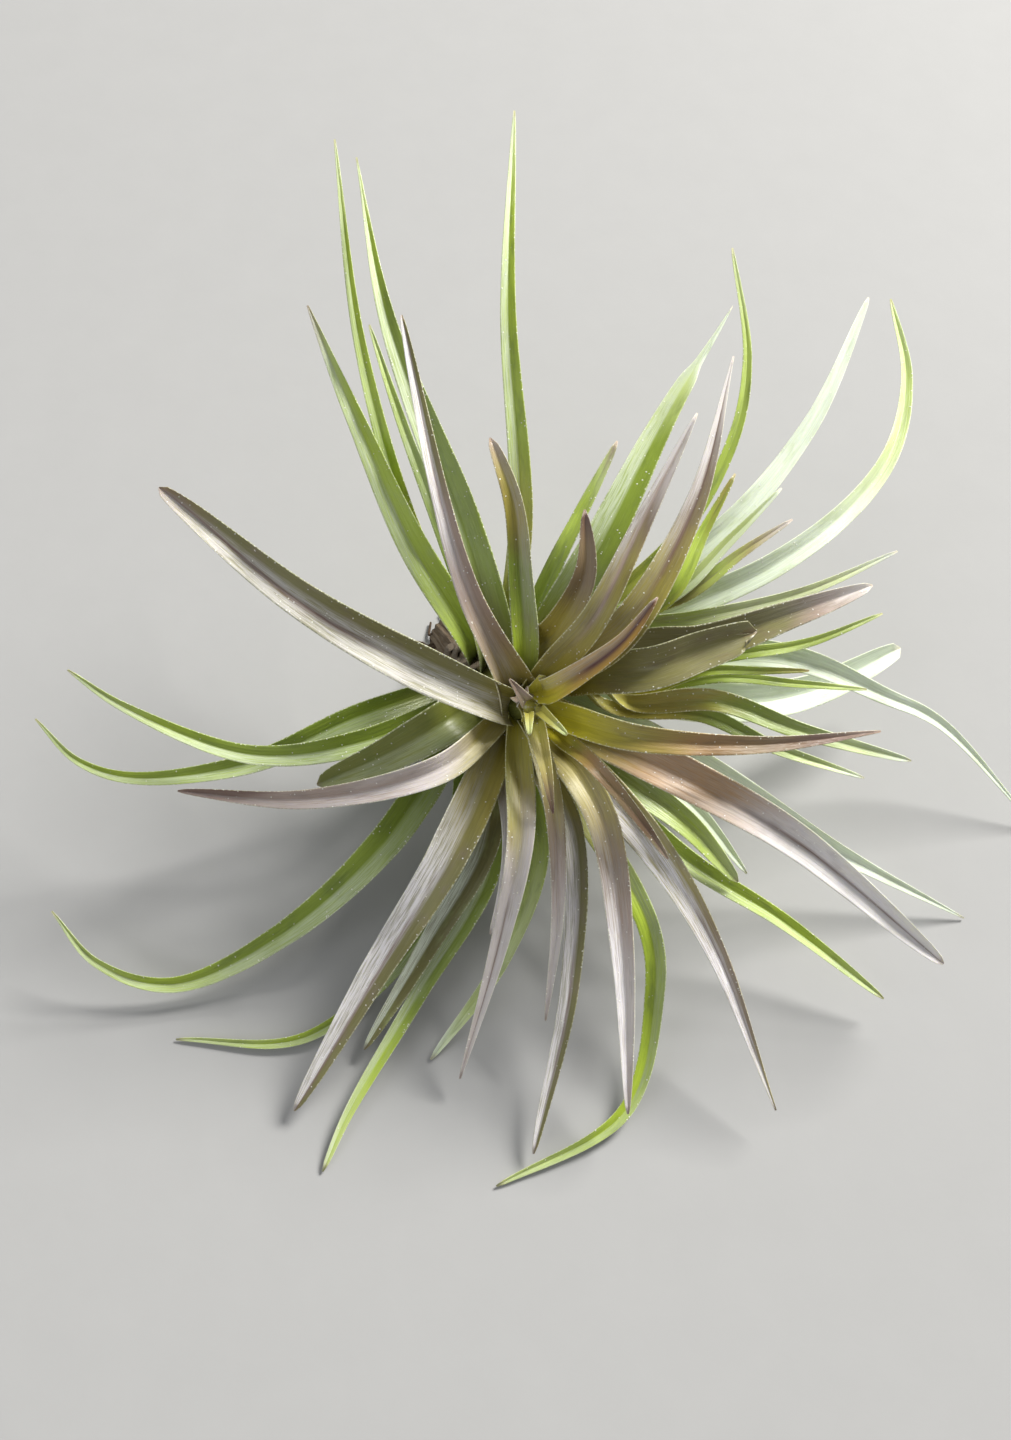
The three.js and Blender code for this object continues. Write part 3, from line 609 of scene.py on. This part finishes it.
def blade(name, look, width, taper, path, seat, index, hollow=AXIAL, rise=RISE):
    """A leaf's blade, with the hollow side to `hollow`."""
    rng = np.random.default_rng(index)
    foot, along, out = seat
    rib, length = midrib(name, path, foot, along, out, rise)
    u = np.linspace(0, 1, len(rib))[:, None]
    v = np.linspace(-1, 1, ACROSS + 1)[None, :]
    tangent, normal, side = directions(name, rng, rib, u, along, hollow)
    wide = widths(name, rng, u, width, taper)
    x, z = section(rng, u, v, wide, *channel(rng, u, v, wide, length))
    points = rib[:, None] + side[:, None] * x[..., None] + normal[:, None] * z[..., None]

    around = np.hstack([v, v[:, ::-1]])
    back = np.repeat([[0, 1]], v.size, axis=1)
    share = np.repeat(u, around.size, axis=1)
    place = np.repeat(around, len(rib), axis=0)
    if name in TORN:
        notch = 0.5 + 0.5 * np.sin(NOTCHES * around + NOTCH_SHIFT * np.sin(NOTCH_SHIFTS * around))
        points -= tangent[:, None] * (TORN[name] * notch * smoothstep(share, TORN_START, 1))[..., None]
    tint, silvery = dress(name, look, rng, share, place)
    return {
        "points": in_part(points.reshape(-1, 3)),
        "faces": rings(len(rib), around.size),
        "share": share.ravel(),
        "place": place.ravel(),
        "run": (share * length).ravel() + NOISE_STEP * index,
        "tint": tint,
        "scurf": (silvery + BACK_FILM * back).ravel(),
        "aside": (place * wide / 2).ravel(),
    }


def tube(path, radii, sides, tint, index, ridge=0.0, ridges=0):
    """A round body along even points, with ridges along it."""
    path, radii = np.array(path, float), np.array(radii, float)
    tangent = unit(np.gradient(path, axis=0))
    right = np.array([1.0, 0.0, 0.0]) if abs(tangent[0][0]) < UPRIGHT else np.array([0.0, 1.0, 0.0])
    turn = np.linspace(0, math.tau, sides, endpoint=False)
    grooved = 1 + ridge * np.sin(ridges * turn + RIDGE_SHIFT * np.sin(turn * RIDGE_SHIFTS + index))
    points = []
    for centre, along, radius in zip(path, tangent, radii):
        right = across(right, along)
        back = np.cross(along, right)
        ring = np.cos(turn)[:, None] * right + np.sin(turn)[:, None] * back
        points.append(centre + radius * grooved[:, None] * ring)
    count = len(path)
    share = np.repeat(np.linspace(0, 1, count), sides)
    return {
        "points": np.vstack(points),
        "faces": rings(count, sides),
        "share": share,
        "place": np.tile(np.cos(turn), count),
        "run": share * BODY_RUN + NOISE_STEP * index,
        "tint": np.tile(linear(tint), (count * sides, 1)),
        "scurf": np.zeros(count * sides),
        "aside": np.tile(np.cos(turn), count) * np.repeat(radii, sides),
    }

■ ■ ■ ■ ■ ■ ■

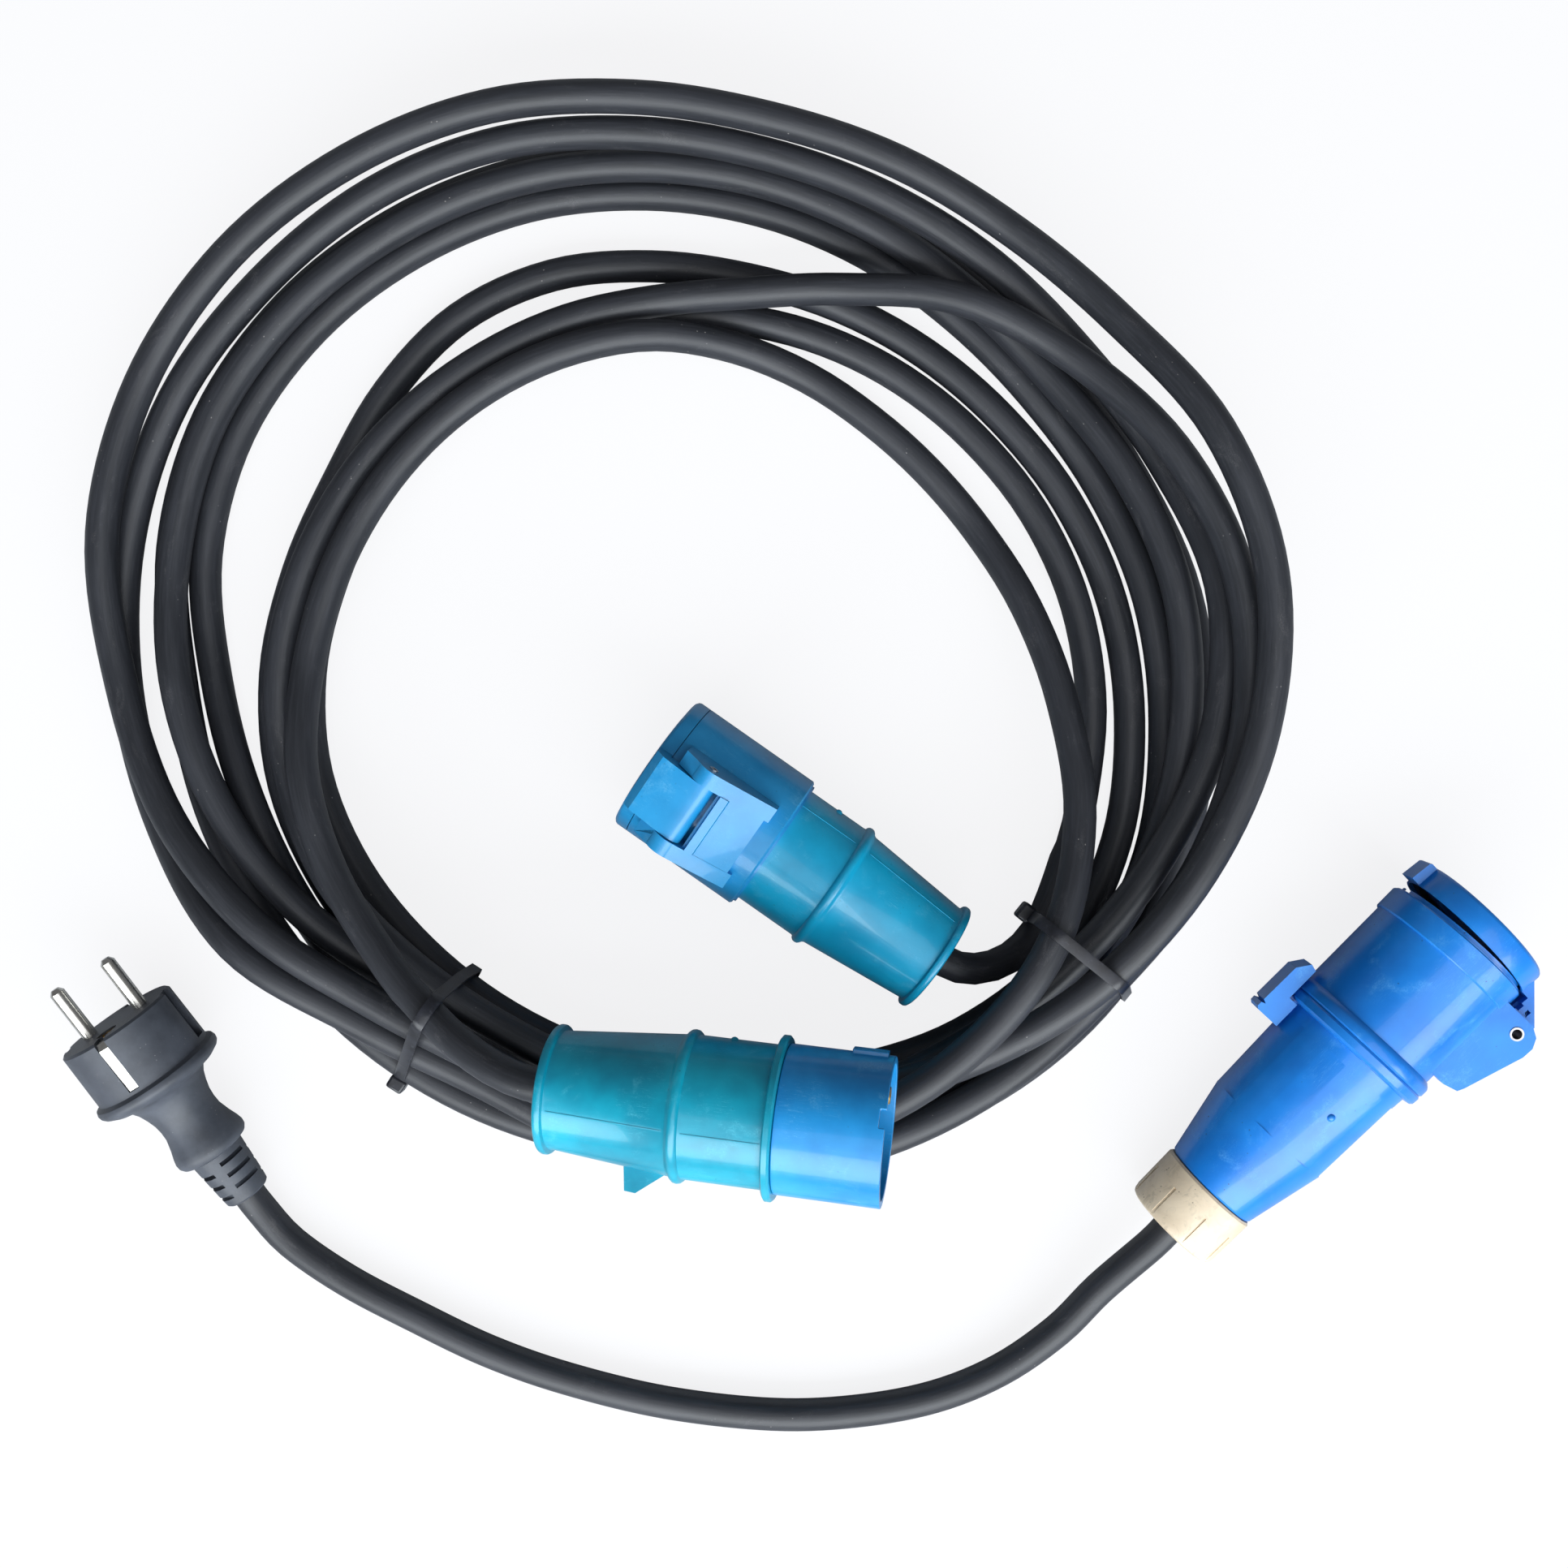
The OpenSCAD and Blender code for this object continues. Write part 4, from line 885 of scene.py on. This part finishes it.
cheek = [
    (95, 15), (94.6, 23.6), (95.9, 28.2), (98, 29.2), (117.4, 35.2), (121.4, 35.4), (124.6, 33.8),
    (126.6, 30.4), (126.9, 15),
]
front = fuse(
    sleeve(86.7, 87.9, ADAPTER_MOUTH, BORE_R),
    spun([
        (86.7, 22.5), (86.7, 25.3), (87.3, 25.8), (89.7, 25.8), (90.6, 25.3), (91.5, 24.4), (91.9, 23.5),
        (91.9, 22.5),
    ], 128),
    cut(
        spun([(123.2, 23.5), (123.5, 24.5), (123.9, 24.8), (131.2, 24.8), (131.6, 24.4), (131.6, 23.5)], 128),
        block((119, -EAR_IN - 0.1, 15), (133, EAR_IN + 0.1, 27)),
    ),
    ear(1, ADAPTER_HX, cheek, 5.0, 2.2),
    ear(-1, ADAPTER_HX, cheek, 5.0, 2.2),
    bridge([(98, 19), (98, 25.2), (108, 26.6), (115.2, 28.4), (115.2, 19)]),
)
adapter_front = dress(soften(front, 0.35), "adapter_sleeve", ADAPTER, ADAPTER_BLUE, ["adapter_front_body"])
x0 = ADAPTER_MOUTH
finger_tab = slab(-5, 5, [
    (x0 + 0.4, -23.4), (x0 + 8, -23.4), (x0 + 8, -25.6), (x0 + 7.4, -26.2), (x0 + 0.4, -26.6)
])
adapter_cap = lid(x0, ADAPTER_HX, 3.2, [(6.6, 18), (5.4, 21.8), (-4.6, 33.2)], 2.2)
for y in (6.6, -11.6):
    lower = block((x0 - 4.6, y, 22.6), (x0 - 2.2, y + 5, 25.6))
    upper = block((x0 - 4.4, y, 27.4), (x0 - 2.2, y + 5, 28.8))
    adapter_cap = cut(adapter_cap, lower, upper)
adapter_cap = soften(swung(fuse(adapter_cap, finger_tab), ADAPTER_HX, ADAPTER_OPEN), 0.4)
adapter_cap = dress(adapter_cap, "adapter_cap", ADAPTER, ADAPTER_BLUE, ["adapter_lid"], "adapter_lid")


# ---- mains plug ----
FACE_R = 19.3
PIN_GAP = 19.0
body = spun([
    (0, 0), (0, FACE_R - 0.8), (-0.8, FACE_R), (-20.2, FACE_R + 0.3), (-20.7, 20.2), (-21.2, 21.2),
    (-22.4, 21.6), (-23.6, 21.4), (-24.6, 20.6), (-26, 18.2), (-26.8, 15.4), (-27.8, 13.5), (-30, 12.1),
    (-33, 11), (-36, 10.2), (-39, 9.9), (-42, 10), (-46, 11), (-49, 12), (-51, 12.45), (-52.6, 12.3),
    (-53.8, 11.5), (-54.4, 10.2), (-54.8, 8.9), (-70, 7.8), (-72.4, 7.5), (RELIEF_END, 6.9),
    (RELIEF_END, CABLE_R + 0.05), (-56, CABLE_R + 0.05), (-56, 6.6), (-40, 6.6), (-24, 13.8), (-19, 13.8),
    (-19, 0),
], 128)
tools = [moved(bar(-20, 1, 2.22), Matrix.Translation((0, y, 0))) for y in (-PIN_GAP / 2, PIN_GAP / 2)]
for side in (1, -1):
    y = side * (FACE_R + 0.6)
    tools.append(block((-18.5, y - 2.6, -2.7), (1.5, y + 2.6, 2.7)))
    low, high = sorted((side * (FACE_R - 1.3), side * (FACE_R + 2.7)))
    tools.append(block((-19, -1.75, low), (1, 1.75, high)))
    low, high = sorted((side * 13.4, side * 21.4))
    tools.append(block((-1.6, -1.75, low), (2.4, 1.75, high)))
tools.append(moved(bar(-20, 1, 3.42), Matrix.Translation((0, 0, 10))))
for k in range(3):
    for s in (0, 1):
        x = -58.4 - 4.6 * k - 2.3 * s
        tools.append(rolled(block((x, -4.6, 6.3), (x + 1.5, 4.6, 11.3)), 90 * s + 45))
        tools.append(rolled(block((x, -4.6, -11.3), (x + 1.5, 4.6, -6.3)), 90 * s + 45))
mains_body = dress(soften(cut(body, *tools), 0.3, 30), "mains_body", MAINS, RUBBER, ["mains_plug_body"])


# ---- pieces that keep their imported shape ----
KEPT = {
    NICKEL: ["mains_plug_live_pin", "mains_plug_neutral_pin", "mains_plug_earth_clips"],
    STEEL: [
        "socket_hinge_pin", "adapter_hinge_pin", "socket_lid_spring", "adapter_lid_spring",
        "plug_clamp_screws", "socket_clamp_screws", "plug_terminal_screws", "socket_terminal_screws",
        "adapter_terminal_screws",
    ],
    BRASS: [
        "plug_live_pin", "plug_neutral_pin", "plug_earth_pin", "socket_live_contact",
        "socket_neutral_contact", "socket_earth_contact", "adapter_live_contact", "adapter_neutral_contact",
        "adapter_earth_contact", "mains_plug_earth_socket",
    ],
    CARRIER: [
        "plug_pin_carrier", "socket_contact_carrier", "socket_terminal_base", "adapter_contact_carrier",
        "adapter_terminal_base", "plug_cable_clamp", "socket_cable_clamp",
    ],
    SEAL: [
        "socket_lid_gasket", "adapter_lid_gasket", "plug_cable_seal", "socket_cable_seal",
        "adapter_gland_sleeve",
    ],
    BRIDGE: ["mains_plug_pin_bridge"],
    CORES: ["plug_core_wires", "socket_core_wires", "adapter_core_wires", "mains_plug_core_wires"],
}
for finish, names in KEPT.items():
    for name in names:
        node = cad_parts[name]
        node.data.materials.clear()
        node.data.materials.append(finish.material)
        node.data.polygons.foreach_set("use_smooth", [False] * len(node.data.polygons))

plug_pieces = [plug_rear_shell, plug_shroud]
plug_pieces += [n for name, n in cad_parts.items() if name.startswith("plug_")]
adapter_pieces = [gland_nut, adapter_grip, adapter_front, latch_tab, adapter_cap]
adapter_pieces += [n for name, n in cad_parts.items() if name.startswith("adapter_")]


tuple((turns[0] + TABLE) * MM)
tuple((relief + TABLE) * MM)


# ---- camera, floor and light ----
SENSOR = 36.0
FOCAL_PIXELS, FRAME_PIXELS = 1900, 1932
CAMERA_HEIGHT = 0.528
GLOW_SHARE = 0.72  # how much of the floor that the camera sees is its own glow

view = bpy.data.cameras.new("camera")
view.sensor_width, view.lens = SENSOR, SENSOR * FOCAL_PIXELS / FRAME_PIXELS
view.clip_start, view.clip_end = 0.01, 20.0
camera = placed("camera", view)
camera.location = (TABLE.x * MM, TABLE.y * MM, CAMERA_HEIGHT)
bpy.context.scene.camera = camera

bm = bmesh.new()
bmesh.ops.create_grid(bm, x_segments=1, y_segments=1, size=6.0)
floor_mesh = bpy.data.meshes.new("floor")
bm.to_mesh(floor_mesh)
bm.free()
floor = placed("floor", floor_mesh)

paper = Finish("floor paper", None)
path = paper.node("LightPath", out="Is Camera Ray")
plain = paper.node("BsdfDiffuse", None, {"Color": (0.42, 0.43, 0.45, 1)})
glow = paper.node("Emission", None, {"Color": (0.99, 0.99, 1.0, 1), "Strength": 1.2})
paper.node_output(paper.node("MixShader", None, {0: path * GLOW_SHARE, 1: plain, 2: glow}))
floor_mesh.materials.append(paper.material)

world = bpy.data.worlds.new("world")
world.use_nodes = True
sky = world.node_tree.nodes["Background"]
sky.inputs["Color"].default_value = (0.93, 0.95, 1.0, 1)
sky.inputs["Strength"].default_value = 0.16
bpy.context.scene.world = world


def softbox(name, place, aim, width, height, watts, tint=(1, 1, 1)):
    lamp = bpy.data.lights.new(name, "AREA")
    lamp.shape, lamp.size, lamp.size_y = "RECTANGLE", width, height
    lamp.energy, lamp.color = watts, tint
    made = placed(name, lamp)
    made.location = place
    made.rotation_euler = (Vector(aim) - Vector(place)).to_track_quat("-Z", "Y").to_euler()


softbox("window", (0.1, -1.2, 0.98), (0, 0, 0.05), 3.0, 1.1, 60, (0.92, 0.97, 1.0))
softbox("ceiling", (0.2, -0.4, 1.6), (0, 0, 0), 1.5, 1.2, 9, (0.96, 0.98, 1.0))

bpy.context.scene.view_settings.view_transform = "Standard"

■ ■ ■ ■ ■ ■ ■

Identify the lines of the entries containing the string "this". Copy each such line.

Result of the exercise:
The three.js and Blender code for this object continues. Write part 3, from line 609 of scene.py on. This part finishes it.
The OpenSCAD and Blender code for this object continues. Write part 4, from line 885 of scene.py on. This part finishes it.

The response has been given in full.